其次,我觉得本质主义和情境主义之间的对立,不足以解释哈贝马斯和福柯之间的关系。因为在商谈过程当中,每个人都着眼于具体情境来进行商谈,每个人都有自己独特的生存体验和生活史。因此商谈过程不可能去抛离每一个具体情境,每个商谈的主体都将自己的存在经验和生活史带入商谈的过程当中,从而将他人带入他自己的生活史里面,形成换位思考。正因为这个原因,每一个具体的商谈都是情境化的。因此不能说哈贝马斯就不是一个情境主义者。另外一方面,我们又能在语言沟通中发现另外一种现象,就是每一种商谈都有超越具体情境的潜力。如此,哈贝马斯就不仅仅是一个情境主义者。但是,我们说商谈具有超越情境的力量,不等于说他是一个本质主义者。所以我认为,至少杨帆发现的这样一个归类,值得再考虑。

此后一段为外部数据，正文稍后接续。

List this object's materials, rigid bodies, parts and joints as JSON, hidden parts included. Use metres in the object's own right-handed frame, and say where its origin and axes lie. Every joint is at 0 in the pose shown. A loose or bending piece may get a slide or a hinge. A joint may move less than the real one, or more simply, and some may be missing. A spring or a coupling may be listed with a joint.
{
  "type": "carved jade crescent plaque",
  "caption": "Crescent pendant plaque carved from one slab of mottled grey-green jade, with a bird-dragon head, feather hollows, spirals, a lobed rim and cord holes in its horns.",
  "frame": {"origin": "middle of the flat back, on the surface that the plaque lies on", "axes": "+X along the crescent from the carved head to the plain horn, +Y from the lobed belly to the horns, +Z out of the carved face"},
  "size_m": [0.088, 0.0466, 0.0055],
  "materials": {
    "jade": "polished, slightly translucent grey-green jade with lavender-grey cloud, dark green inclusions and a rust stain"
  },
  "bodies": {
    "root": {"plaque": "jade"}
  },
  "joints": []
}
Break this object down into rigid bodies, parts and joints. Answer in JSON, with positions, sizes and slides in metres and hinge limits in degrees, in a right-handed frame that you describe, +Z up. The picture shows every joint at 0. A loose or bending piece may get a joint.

最后,当福柯说他是一个情境主义者的时候,我的问题是,福柯是不是不知不觉地陷入到了另外一种形式的本质主义,即权力的本质主义?福柯说,一切话语背后其实都体现着某种权力关系,就像杨帆概括的,话语背后更本质的概念是权力。那么最后他自己绕来绕去,是不是成为了权力的本质主义者?他在反形而上学的过程当中,是不是落入了另外一种形式的形而上学呢?我想这也是有待回答的问题。